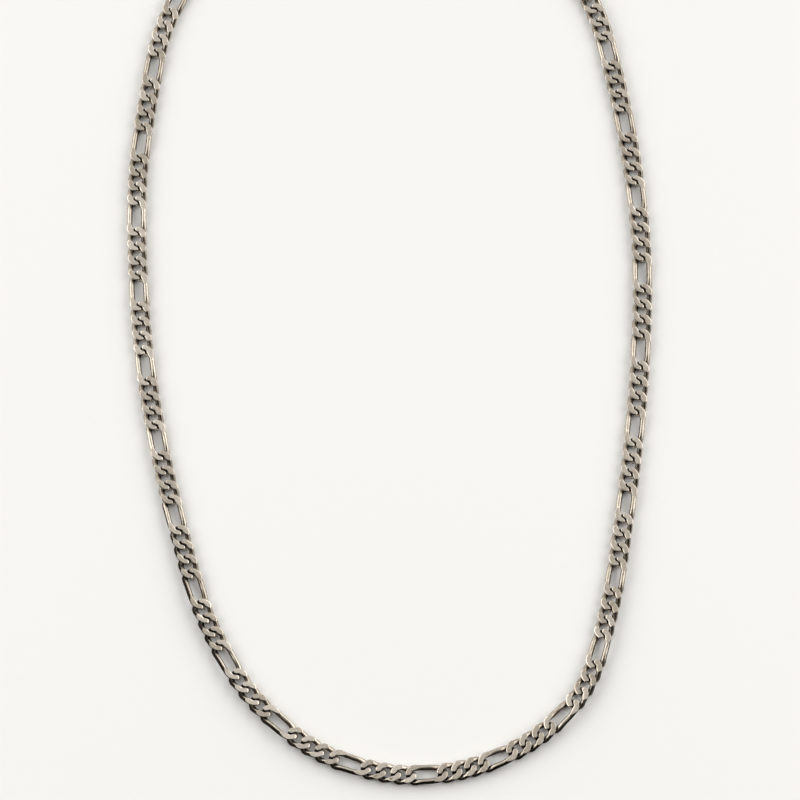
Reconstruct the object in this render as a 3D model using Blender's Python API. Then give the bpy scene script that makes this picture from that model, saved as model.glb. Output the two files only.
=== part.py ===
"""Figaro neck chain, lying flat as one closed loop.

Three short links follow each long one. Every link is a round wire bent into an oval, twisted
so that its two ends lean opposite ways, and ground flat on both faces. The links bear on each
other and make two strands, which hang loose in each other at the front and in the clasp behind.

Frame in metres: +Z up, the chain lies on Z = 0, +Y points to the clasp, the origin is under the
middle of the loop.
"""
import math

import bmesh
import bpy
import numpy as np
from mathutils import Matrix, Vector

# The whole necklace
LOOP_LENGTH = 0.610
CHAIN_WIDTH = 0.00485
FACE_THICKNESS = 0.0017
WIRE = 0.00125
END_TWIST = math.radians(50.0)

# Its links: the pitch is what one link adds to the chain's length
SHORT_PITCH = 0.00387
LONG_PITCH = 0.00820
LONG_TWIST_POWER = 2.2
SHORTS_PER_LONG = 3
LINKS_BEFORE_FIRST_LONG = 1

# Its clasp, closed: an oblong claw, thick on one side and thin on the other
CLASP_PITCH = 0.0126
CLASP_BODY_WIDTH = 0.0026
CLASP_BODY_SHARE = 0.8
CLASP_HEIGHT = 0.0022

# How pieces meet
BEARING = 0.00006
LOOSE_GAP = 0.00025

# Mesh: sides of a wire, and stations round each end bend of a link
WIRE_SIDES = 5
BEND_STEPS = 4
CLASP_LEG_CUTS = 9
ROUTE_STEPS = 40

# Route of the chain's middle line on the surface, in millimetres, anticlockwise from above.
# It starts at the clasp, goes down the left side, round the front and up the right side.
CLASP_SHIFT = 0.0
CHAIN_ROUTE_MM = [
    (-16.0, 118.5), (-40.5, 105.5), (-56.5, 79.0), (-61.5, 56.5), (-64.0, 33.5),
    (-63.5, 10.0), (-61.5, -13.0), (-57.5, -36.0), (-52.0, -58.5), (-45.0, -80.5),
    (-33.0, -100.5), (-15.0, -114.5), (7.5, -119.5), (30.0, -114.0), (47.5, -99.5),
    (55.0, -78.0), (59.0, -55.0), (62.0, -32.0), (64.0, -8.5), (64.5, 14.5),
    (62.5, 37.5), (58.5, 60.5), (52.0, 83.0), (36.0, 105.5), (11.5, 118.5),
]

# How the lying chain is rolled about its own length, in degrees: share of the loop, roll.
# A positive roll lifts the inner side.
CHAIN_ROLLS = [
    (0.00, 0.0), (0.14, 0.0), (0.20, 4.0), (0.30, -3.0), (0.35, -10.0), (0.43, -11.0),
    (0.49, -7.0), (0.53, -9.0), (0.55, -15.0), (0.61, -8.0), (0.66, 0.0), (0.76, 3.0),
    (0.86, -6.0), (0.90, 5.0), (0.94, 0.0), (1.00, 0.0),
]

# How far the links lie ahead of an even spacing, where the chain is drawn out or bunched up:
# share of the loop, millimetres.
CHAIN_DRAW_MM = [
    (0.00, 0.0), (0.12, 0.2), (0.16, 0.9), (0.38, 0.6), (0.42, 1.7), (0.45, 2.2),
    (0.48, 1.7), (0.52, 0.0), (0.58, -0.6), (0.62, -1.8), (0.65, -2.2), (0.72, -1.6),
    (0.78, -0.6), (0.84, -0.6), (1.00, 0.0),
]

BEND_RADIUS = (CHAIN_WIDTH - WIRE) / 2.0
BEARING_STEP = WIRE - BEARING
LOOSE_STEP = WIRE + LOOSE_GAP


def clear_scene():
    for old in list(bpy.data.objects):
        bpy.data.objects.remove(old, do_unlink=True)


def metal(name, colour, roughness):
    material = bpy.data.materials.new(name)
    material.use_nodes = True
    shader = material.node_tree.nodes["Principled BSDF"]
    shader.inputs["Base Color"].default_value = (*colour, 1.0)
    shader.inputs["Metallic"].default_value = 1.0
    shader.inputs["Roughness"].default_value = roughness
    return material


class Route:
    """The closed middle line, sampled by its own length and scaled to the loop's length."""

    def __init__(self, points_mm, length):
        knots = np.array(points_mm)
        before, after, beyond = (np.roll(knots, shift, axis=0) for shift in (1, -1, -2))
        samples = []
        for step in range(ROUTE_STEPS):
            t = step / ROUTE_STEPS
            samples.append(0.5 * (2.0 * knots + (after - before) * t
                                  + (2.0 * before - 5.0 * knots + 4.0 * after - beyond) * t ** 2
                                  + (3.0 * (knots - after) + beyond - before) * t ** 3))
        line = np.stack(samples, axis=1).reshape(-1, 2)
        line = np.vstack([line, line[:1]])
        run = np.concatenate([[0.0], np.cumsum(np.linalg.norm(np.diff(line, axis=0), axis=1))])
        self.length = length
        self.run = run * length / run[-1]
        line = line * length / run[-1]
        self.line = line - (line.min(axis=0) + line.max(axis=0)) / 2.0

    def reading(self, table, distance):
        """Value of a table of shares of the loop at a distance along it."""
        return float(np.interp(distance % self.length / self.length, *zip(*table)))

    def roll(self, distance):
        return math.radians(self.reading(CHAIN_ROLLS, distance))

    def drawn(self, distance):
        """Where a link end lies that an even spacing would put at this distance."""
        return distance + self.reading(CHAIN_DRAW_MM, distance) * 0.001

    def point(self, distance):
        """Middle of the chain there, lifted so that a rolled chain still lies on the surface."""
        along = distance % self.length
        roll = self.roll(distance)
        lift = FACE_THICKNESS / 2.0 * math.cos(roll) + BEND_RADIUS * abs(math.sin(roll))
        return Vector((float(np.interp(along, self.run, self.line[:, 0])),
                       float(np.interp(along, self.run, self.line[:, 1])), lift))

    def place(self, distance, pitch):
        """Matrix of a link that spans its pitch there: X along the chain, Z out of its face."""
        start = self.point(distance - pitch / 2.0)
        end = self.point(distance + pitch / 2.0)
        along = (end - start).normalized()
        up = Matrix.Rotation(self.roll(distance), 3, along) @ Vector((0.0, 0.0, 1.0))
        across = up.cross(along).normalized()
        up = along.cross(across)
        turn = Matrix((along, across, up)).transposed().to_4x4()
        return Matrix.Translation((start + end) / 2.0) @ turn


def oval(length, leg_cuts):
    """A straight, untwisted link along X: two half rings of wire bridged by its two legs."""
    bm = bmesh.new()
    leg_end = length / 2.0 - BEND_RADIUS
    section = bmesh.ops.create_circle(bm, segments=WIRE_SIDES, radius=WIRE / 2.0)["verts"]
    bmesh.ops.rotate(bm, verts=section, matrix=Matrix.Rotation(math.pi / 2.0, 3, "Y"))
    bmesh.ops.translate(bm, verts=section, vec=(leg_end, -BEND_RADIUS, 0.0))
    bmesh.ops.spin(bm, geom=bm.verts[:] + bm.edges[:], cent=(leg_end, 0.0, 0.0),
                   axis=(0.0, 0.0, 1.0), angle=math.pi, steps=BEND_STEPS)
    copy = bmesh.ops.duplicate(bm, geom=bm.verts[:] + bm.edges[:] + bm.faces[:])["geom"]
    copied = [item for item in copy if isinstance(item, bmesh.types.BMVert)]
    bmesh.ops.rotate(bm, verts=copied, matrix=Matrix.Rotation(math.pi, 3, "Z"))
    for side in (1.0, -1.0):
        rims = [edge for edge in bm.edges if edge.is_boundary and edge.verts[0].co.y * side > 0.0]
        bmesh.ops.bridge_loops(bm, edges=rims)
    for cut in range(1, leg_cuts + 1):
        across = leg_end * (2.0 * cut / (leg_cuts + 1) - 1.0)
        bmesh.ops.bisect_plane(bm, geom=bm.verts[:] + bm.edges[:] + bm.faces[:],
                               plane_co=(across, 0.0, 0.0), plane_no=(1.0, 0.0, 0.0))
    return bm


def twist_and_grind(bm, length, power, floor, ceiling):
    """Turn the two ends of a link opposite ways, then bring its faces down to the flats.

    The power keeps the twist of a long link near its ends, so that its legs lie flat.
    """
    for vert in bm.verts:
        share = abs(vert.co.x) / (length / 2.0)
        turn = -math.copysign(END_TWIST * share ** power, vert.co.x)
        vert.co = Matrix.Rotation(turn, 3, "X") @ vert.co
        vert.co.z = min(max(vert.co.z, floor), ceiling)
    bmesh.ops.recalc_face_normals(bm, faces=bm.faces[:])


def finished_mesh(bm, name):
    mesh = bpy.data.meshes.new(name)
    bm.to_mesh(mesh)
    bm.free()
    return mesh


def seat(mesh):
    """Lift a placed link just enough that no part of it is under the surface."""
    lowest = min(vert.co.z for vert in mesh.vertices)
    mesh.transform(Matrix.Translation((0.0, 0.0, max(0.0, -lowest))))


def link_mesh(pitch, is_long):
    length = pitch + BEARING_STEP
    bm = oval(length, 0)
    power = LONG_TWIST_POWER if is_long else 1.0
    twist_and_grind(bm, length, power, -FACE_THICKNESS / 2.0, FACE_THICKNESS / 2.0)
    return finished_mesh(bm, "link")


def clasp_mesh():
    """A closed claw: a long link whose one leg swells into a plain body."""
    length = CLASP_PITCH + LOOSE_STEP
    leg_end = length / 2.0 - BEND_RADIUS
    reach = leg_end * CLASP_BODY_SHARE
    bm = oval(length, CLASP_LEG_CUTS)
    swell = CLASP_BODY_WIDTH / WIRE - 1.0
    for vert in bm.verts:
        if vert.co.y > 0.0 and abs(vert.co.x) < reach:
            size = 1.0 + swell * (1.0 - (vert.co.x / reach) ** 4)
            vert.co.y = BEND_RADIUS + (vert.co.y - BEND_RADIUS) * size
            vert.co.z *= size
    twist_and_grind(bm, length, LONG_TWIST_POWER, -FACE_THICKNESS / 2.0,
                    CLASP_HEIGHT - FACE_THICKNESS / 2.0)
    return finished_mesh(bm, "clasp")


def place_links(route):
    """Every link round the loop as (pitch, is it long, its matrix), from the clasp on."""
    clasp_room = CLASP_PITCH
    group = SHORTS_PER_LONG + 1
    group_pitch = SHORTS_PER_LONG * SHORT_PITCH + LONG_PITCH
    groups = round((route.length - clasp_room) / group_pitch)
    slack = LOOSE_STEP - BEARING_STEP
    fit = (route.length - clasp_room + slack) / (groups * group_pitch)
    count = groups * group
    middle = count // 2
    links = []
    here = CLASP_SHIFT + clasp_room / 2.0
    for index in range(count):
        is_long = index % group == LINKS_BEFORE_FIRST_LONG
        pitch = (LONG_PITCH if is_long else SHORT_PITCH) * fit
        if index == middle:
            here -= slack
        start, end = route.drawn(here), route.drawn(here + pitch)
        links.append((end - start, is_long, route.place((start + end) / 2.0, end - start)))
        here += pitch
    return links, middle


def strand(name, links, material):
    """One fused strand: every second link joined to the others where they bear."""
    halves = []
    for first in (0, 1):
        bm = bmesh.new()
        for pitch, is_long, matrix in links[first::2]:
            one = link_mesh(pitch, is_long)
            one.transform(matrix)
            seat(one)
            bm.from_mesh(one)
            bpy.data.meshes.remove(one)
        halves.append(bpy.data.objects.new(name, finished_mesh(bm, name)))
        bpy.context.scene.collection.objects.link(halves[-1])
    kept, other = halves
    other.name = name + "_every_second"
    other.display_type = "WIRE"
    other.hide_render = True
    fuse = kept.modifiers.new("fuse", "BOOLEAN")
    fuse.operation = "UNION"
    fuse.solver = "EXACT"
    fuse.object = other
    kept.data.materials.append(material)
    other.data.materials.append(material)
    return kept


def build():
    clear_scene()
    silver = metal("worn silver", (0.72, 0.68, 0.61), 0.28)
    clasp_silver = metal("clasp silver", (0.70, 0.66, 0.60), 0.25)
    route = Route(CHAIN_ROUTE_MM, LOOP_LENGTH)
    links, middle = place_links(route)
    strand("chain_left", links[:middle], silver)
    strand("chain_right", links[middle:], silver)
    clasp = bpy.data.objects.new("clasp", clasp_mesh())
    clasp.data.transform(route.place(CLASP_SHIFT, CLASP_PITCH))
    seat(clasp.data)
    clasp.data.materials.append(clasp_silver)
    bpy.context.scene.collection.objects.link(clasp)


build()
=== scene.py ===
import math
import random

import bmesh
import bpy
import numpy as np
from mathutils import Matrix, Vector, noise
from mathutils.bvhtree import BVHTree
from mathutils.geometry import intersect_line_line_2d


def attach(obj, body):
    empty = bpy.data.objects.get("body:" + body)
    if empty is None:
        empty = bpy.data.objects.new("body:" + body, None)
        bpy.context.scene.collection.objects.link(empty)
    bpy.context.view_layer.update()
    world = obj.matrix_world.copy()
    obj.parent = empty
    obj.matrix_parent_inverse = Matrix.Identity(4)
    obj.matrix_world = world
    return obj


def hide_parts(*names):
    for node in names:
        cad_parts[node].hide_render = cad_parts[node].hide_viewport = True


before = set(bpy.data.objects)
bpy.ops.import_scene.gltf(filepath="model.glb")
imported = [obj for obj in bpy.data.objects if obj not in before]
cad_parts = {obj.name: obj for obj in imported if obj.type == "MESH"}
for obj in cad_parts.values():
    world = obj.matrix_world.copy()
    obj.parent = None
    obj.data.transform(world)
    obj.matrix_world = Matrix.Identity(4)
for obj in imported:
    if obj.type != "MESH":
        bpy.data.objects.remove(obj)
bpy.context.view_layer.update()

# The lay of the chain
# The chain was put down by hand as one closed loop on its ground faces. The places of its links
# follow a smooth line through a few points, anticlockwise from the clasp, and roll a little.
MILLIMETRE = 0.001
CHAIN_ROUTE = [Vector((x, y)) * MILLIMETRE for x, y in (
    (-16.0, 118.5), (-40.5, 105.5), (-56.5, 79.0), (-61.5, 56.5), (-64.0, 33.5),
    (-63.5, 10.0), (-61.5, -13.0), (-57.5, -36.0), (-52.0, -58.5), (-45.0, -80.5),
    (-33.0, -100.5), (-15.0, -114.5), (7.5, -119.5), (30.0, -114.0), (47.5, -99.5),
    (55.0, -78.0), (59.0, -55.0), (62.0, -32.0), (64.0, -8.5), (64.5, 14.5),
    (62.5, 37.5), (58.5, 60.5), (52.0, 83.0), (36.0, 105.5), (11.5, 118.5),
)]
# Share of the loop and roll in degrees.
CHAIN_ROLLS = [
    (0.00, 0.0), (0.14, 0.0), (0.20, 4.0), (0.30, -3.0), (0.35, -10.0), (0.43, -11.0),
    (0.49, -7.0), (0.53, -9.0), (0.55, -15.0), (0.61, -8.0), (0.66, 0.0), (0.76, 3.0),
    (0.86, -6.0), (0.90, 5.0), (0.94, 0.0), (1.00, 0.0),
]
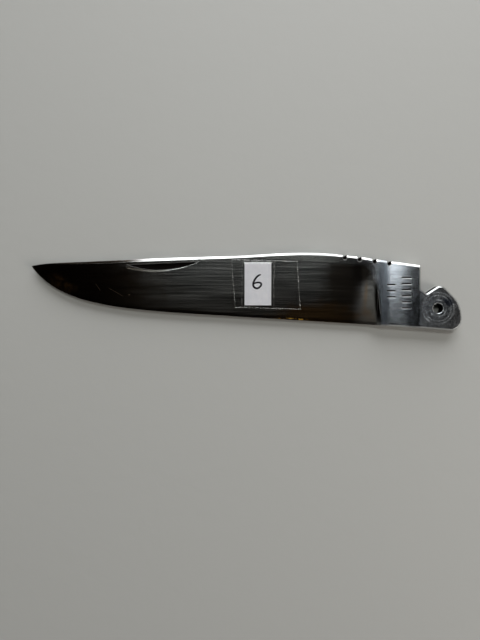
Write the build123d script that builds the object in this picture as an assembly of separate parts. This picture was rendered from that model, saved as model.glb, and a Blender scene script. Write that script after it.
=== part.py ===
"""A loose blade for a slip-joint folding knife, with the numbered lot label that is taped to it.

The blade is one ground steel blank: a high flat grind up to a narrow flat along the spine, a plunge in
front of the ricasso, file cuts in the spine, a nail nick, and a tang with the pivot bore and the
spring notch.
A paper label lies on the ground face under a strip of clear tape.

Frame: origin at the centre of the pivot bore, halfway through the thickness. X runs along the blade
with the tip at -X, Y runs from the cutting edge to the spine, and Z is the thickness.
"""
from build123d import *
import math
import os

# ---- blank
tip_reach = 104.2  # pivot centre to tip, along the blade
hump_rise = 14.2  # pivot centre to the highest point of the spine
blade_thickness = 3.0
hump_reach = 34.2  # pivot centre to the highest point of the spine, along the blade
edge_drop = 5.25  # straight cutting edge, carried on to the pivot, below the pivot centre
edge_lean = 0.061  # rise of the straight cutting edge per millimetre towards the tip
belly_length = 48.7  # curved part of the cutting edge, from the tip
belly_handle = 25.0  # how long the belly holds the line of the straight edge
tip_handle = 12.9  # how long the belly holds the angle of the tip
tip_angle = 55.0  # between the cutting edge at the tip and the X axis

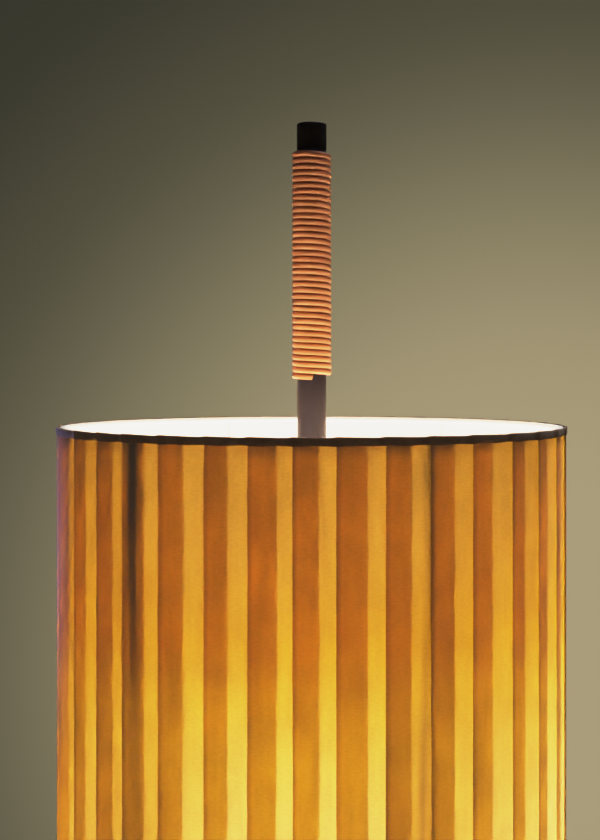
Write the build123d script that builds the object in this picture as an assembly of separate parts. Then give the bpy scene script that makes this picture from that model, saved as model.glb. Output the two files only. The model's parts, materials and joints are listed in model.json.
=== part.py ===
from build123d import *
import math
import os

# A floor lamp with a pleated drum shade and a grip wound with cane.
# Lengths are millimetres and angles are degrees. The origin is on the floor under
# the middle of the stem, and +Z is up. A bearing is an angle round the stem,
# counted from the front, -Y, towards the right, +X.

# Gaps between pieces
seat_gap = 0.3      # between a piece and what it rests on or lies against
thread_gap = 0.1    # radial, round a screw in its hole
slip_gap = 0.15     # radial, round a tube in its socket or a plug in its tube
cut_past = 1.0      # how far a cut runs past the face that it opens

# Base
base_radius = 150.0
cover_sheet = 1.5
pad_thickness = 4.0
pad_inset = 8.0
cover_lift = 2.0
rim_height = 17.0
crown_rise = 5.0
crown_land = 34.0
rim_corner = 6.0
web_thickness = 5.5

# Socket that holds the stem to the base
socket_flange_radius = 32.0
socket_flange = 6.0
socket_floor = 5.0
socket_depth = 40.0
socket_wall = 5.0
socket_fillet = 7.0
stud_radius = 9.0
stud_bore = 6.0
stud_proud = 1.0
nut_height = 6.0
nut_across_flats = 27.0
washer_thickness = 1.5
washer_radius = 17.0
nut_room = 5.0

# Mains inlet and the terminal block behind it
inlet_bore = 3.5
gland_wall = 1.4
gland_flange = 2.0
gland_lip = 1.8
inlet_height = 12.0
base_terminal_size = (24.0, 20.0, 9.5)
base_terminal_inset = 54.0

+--

**Objective**
Transcribe, word for word, every line from the line with "return kept" to the line with "bpy.data.objects.remove(obj)", inclusive, and output nothing else.

**Result for this task**
    return kept


def build():
    clear_scene()
    silver = metal("worn silver", (0.72, 0.68, 0.61), 0.28)
    clasp_silver = metal("clasp silver", (0.70, 0.66, 0.60), 0.25)
    route = Route(CHAIN_ROUTE_MM, LOOP_LENGTH)
    links, middle = place_links(route)
    strand("chain_left", links[:middle], silver)
    strand("chain_right", links[middle:], silver)
    clasp = bpy.data.objects.new("clasp", clasp_mesh())
    clasp.data.transform(route.place(CLASP_SHIFT, CLASP_PITCH))
    seat(clasp.data)
    clasp.data.materials.append(clasp_silver)
    bpy.context.scene.collection.objects.link(clasp)


build()
=== scene.py ===
import math
import random

import bmesh
import bpy
import numpy as np
from mathutils import Matrix, Vector, noise
from mathutils.bvhtree import BVHTree
from mathutils.geometry import intersect_line_line_2d


def attach(obj, body):
    empty = bpy.data.objects.get("body:" + body)
    if empty is None:
        empty = bpy.data.objects.new("body:" + body, None)
        bpy.context.scene.collection.objects.link(empty)
    bpy.context.view_layer.update()
    world = obj.matrix_world.copy()
    obj.parent = empty
    obj.matrix_parent_inverse = Matrix.Identity(4)
    obj.matrix_world = world
    return obj


def hide_parts(*names):
    for node in names:
        cad_parts[node].hide_render = cad_parts[node].hide_viewport = True


before = set(bpy.data.objects)
bpy.ops.import_scene.gltf(filepath="model.glb")
imported = [obj for obj in bpy.data.objects if obj not in before]
cad_parts = {obj.name: obj for obj in imported if obj.type == "MESH"}
for obj in cad_parts.values():
    world = obj.matrix_world.copy()
    obj.parent = None
    obj.data.transform(world)
    obj.matrix_world = Matrix.Identity(4)
for obj in imported:
    if obj.type != "MESH":
        bpy.data.objects.remove(obj)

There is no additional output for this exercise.